Time reversal communication using vertical particle velocity and pressure signals in shallow water
- Authors
- Kim, Sunhyo; Kim, Hyeonsu; Jung, Seom-kyu; Choi, Jee Woong
- Issue Date
- Jun-2019
- Publisher
- Elsevier BV
- Keywords
- Underwater acoustic communication; Particle velocity; Time reversal technique
- Citation
- Ad Hoc Networks, v.89, pp.161 - 169
- Indexed
- SCIE
SCOPUS
- Journal Title
- Ad Hoc Networks
- Volume
- 89
- Start Page
- 161
- End Page
- 169
- URI
- https://scholarworks.bwise.kr/erica/handle/2021.sw.erica/2849
- DOI
- 10.1016/j.adhoc.2019.03.008
- ISSN
- 1570-8705
- Abstract
- Acoustic communication in shallow water is characterized by multipath channels, which cause significant delay spreading, leading to inter-symbol interference. This inter-symbol interference necessarily causes a significant degradation in communication performance.
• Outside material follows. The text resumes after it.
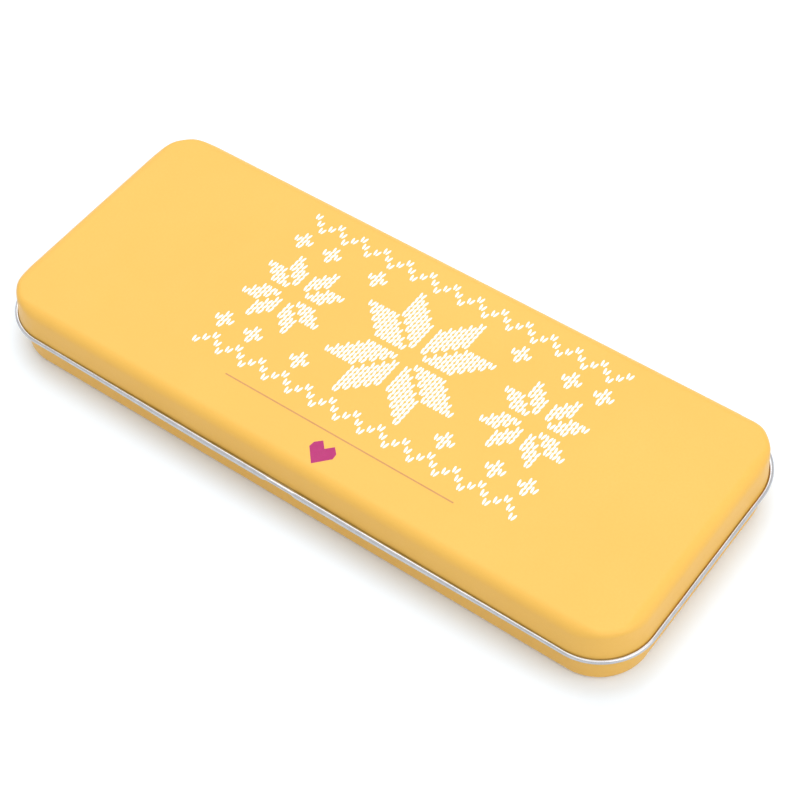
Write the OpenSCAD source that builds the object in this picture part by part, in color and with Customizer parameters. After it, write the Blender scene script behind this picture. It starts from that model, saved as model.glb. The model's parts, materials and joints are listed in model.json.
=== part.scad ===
// Slim hinged tin for knitting needles, drawn from thin tinplate.
// X runs along the case, the hinges are on the +Y side and the thumb notch is on the -Y side.
// The origin is the middle of the underside, at the surface that the case stands on.

/* [Case] */
// Length, measured over the bead
case_l = 200; // [160:1:240]
// Width, measured over the bead
case_w = 81.7; // [60:0.1:110]
// Height of the closed case
case_h = 20.2; // [18:0.1:28]
// Corner radius in plan, measured over the bead
corner_r = 16.3; // [12:0.1:24]
// Thickness of the tinplate
sheet_t = 0.3; // [0.2:0.01:0.35]

/* [Lid] */
// Radius of the shoulder between the lid's wall and its top
shoulder_r = 3.5; // [2:0.1:5]
// How far the lid's wall leans in, in degrees
wall_lean = 9; // [2:0.5:12]

/* [Rolled bead] */
// Diameter of the bead rolled outward along the lid's lower edge
bead_d = 1.8; // [1.6:0.05:2.2]
// Height of the bead's centre, which is also the height of the hinge axis
bead_z = 11.05; // [9.5:0.05:11.5]
// Slit left between the bead's raw edge and the lid's wall
bead_slit = 0.35; // [0.1:0.05:0.5]

/* [Thumb notch] */
// Length of the pressed part of the bead
notch_l = 7.6; // [5:0.1:14]
// Height that is left of the bead where it is pressed
notch_h = 0.95; // [0.8:0.05:1.2]
// Length of the ramp at each end of the notch
notch_ramp = 1.4; // [0.5:0.1:3]
// Place of the notch along the case, from the middle
notch_x = 0; // [-10:0.1:10]

/* [Tray] */
// How far the tray's rim reaches up inside the lid, from the bead's underside
rim_lap = 4.15; // [2.5:0.05:5]
// Diameter of the rim rolled inward along the tray's upper edge
rim_d = 1.4; // [1.2:0.05:2]
// Slit left between the rim's raw edge and the tray's wall
rim_slit = 0.2; // [0.1:0.05:0.4]
// Clearance between the tray's wall and the lid around it, level with the rim
rim_clear = 0.4; // [0.3:0.05:0.8]
// Radius of the tray's lower edge
foot_r = 2.05; // [1:0.05:4]

/* [Hinges] */
// Distance from the end of the case to the middle of the hinge nearest to it
hinge_inset = 38; // [34:0.5:60]
// Length of the knuckle curled from the tray's wall
knuckle_l = 9; // [5:0.5:16]
// Gap beside the knuckle, to the ends of the bead on both sides
knuckle_gap = 0.35; // [0.3:0.05:0.8]
// Slit between the knuckle's raw edge and its own leg
knuckle_slit = 0.2; // [0.1:0.05:0.3]
// Inside radius of the bend where the leg leaves the tray's wall
leg_bend_r = 0.3; // [0.2:0.05:0.6]
// Width of the cut that frees the leg from the wall beside it
relief_w = 0.5; // [0.3:0.05:1]
// How far the pin reaches into the bead on both sides
pin_reach = 7; // [4:0.5:12]
// Running clearance between the pin and the sheet rolled round it
pin_clear = 0.05; // [0.02:0.01:0.09]
// Height of the slot in the lid's wall above the hinge axis
slot_rise = 1.5; // [1.3:0.05:2.5]

/* [Hidden] */
$fn = 96;

print_yellow = "#f6c95f";
bare_steel = "#c9cbd0";

// A length to the nearest thousandth of a millimetre
function to_micron(v) = round(v * 1000) / 1000;

// Rolled edges and the pin that fits in one of them
bead_r = bead_d / 2;
rim_r = rim_d / 2;
pin_r = bead_r - sheet_t - pin_clear;
pin_l = knuckle_l + 2 * (knuckle_gap + pin_reach);
hinge_x = case_l / 2 - hinge_inset;

// Sections are drawn with x = 0 on the bead's outermost line, minus x inward and y up
axis_x = -bead_r;
bead_bottom = bead_z - bead_r;
shoulder_z = case_h - shoulder_r;
wall_reach = bead_r - sheet_t + shoulder_r;
wall_l = (shoulder_z - bead_z + wall_reach * sin(wall_lean)) / cos(wall_lean);
shoulder_x = to_micron(axis_x - wall_reach * cos(wall_lean) - wall_l * sin(wall_lean));

// The tray's wall stands clear of the lid's leaning inner face at the height of the rim
rim_top = bead_bottom + rim_lap;
lid_face_l = (rim_top - bead_z + bead_r * sin(wall_lean)) / cos(wall_lean);
lid_face_x = axis_x - bead_r * cos(wall_lean) - lid_face_l * sin(wall_lean);
tray_x = to_micron(lid_face_x - rim_clear);
rim_z = rim_top - rim_r;

// Centre of the bend where a hinge leg leaves the tray's wall
leg_bend = [tray_x + leg_bend_r, bead_bottom - leg_bend_r];

// Angles at which the rolled edges stop, from the slit that each leaves
bead_stop = 180 + wall_lean - acos((bead_r - sheet_t - bead_slit) / bead_r);
rim_stop = 360 - acos((rim_r - sheet_t - rim_slit) / rim_r);
knuckle_stop = 180 + asin((bead_r - sheet_t - knuckle_slit) / bead_r);

// A margin by which cutting tools pass the sheet that they cut
over = 0.5;
// Bends are drawn this much larger, so that each crosses the flats that it blends with
blend = 0.002;
// Thickness of the end slices that a ramp is drawn between
slice = 0.01;

// Pie slice of a disc between two angles, used to trim a rolled edge
module pie(r, from, to) {
    steps = ceil((to - from) / 60);
    turn = (to - from) / steps;
    polygon(concat([[0, 0]], [for (i = [0:steps]) 2 * r * [cos(from + i * turn), sin(from + i * turn)]]));
}

// Sheet rolled round the origin, r is its outside radius, between two angles
module rolled_sheet(r, from, to) {
    intersection() {
        difference() {
            circle(r = r + blend);
            circle(r = r - sheet_t + blend);
        }
        pie(r, from, to);
    }
}

// A sheet's section is what lies inside its outer face, less what lies inside its inner face.
// The second reaches past the first where no sheet ends, so that only the sheet is left.
function past_edge(inset) = inset > 0 ? over : 0;

// Point of the lid's section, from the bead's centre, across and along the leaning wall
function from_bead(across, along) = [
    axis_x + across * cos(wall_lean) - along * sin(wall_lean),
    bead_z + across * sin(wall_lean) + along * cos(wall_lean)
];

// What lies inside a face of the lid: the wall, the shoulder and the top, and below them round the bead
module inside_lid(inset) {
    grow = past_edge(inset);
    face = bead_r - sheet_t + inset;
    low = bead_r + over + grow;
    difference() {
        union() {
            polygon([
                from_bead(-face, wall_l),
                [shoulder_x, case_h - inset],
                [-corner_r - grow, case_h - inset],
                [-corner_r - grow, bead_z - low],
                from_bead(low, -low),
                from_bead(low, grow),
                from_bead(-face, 0)
            ]);
            translate([shoulder_x, shoulder_z]) circle(r = shoulder_r - inset + blend);
        }
        translate([axis_x, bead_z]) circle(r = face + blend);
    }
}

module lid_section() {
    difference() {
        inside_lid(0);
        inside_lid(sheet_t);
    }
    translate([axis_x, bead_z]) rolled_sheet(bead_r, -45, bead_stop);
}

// What lies inside a face of the tray: the bottom, the lower edge, the wall and the rolled rim
module inside_tray(inset) {
    grow = past_edge(inset);
    polygon([
        [-corner_r - grow, inset],
        [tray_x - foot_r, inset],
        [tray_x - inset, foot_r],
        [tray_x - inset, rim_z],
        [-corner_r - grow, rim_z + grow]
    ]);
    translate([tray_x - foot_r, foot_r]) circle(r = foot_r - inset + blend);
    translate([tray_x - rim_r, rim_z]) circle(r = rim_r - inset + blend);
}

module tray_section() {
    difference() {
        inside_tray(0);
        inside_tray(sheet_t);
    }
    translate([tray_x - rim_r, rim_z]) rolled_sheet(rim_r, 135, rim_stop);
}

// What lies inside a face of a hinge leg: up the tray's wall, out under the lid and round the pin
module inside_leg(inset) {
    grow = past_edge(inset);
    foot_z = leg_bend.y - over - grow;
    back_x = tray_x - sheet_t - over - grow;
    difference() {
        polygon([
            [tray_x - inset, foot_z],
            [tray_x - inset, leg_bend.y],
            [leg_bend.x, bead_bottom + inset],
            [axis_x, bead_bottom + inset],
            [axis_x, bead_z + grow],
            [back_x, bead_z + grow],
            [back_x, foot_z]
        ]);
        translate(leg_bend) circle(r = leg_bend_r + inset + blend);
    }
    translate([axis_x, bead_z]) circle(r = bead_r - inset + blend);
}

module knuckle_section() {
    difference() {
        inside_leg(0);
        inside_leg(sheet_t);
    }
    translate([axis_x, bead_z]) rolled_sheet(bead_r, 45, knuckle_stop);
}

// Carries a section round the case, straight along the sides and turned at the corners
module round_the_case() {
    mid = [case_l / 2 - corner_r, case_w / 2 - corner_r];
    for (side = [0:3]) {
        long_side = side % 2 == 0;
        run = 2 * (long_side ? mid.x : mid.y);
        reach = long_side ? case_w / 2 : case_l / 2;
        rotate(90 * side) translate([-run / 2, reach, 0]) along_x(run) children();
        corner = [mid.x * (side == 0 || side == 3 ? 1 : -1), mid.y * (side < 2 ? 1 : -1)];
        translate(corner) rotate(90 * side)
            rotate_extrude(angle = 90) translate([corner_r, 0]) children();
    }
}

// Extrudes a section along X, with the section's outward side towards +Y
module along_x(length) {
    rotate([90, 0, 90]) linear_extrude(length) children();
}

// Flat sheet between the four corner centres, from height z up
module middle_panel(z) {
    size = [case_l - 2 * corner_r, case_w - 2 * corner_r, sheet_t];
    translate([-size.x / 2, -size.y / 2, z]) cube(size);
}

// Puts a piece at both hinges, with its middle on the hinge and its section at the rear wall
module at_each_hinge(length) {
    for (side = [-1, 1])
        translate([side * hinge_x - length / 2, case_w / 2, 0]) along_x(length) children();
}

// Outline of the bead where it is pressed flat, less an inset all round
module pressed_outline(inset) {
    r = notch_h / 2 - inset;
    flat = bead_d - notch_h;
    for (x = [axis_x - flat / 2, axis_x + flat / 2]) translate([x, 0]) circle(r = r, $fn = 32);
    translate([axis_x - flat / 2, -r]) square([flat, 2 * r]);
}

// Extrudes a section along the front wall from place x, at height z
module on_front(x, z, length) {
    mirror([0, 1, 0]) translate([x, case_w / 2, z]) along_x(length) children();
}

// Thumb notch: the bead pressed flat against the lid's wall, with a ramp at each end
module pressed_bead() {
    pressed_z = bead_z + bead_r - notch_h / 2;
    on_front(notch_x - notch_l / 2, pressed_z, notch_l) difference() {
        pressed_outline(0);
        pressed_outline(sheet_t);
    }
    for (side = [-1, 1]) hull() {
        on_front(notch_x + side * notch_l / 2 - slice, pressed_z, 2 * slice) pressed_outline(slice);
        on_front(notch_x + side * (notch_l / 2 + notch_ramp) - slice, bead_z, 2 * slice)
            translate([axis_x, 0]) circle(r = bead_r - slice, $fn = 32);
    }
}

// Clears the round bead where it is pressed, and leaves the lid's wall down to the bead's middle
module notch_cut() {
    length = notch_l + 2 * notch_ramp;
    slit_middle = from_bead(bead_slit / 2 - bead_r + sheet_t, bead_r);
    on_front(notch_x - length / 2, 0, length) polygon([
        [-bead_d - over, bead_bottom - over],
        [over, bead_bottom - over],
        [over, bead_z + bead_d],
        [slit_middle.x, bead_z + bead_d],
        [slit_middle.x, bead_z],
        [-bead_d - over, bead_z]
    ]);
}

module base_tray() {
    color(print_yellow) {
        difference() {
            union() {
                round_the_case() tray_section();
                middle_panel(0);
            }
            at_each_hinge(knuckle_l + 2 * relief_w)
                translate([tray_x - rim_d - over, leg_bend.y])
                square([rim_d + 2 * over, rim_top]);
        }
        at_each_hinge(knuckle_l) knuckle_section();
    }
}

module lid_shell() {
    color(print_yellow) {
        difference() {
            union() {
                round_the_case() lid_section();
                middle_panel(case_h - sheet_t);
            }
            at_each_hinge(knuckle_l + 2 * knuckle_gap)
                translate([tray_x, bead_bottom - over])
                square([over - tray_x, over + bead_r + slot_rise]);
            notch_cut();
        }
        pressed_bead();
    }
}

// Wire pin of one hinge, side is -1 on the left and 1 on the right
module hinge_pin(side) {
    color(bare_steel)
        translate([side * hinge_x - pin_l / 2, case_w / 2 + axis_x, bead_z])
        rotate([0, 90, 0]) cylinder(r = pin_r, h = pin_l);
}

base_tray();
lid_shell();
hinge_pin(-1);  // hinge_pin_left
hinge_pin(1);  // hinge_pin_right
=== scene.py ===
import json
import math

import bmesh
import bpy
from mathutils import Matrix, Vector, noise


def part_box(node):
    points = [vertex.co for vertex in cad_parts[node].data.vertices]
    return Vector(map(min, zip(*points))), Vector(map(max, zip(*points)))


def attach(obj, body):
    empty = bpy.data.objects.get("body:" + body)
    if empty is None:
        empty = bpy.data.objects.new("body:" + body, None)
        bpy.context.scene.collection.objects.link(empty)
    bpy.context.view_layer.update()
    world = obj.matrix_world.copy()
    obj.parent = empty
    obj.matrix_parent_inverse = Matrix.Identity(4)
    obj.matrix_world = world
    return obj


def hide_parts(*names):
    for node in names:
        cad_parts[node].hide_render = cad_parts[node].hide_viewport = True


MM = 0.001
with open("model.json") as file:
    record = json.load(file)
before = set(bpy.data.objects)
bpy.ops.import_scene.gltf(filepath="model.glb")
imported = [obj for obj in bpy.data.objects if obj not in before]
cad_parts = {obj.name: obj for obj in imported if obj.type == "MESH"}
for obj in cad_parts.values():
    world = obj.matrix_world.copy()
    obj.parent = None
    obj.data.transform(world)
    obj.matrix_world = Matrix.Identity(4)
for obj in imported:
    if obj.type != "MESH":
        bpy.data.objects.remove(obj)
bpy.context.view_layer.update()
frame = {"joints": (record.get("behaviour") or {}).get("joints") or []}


# Sizes read from the frame
def box_mm(node):
    """Lowest and highest corner of a node's box."""
    low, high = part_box(node)
    return low / MM, high / MM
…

Although a time reversal technique has been reported to produce satisfactory performance in multipath dominant environments, this technique requires a large receiver array covering the water column to achieve reliable communication performance. In this paper, a time reversal single-input multiple-output system using the pressure signal and the vertical component of the particle velocity is presented. The vertical component of the particle velocity was estimated using the finite difference in gradient between pressures measured by two vertically adjacent receivers. The experiment was conducted in shallow water off the south coast of Korea, where the water depth is 59 m and the bottom consists of silty clay. The results showed that the time reversal communication system based on vector quantities performed better than systems where only the pressure signals were used. (C) 2019 The Authors. Published by Elsevier B.V.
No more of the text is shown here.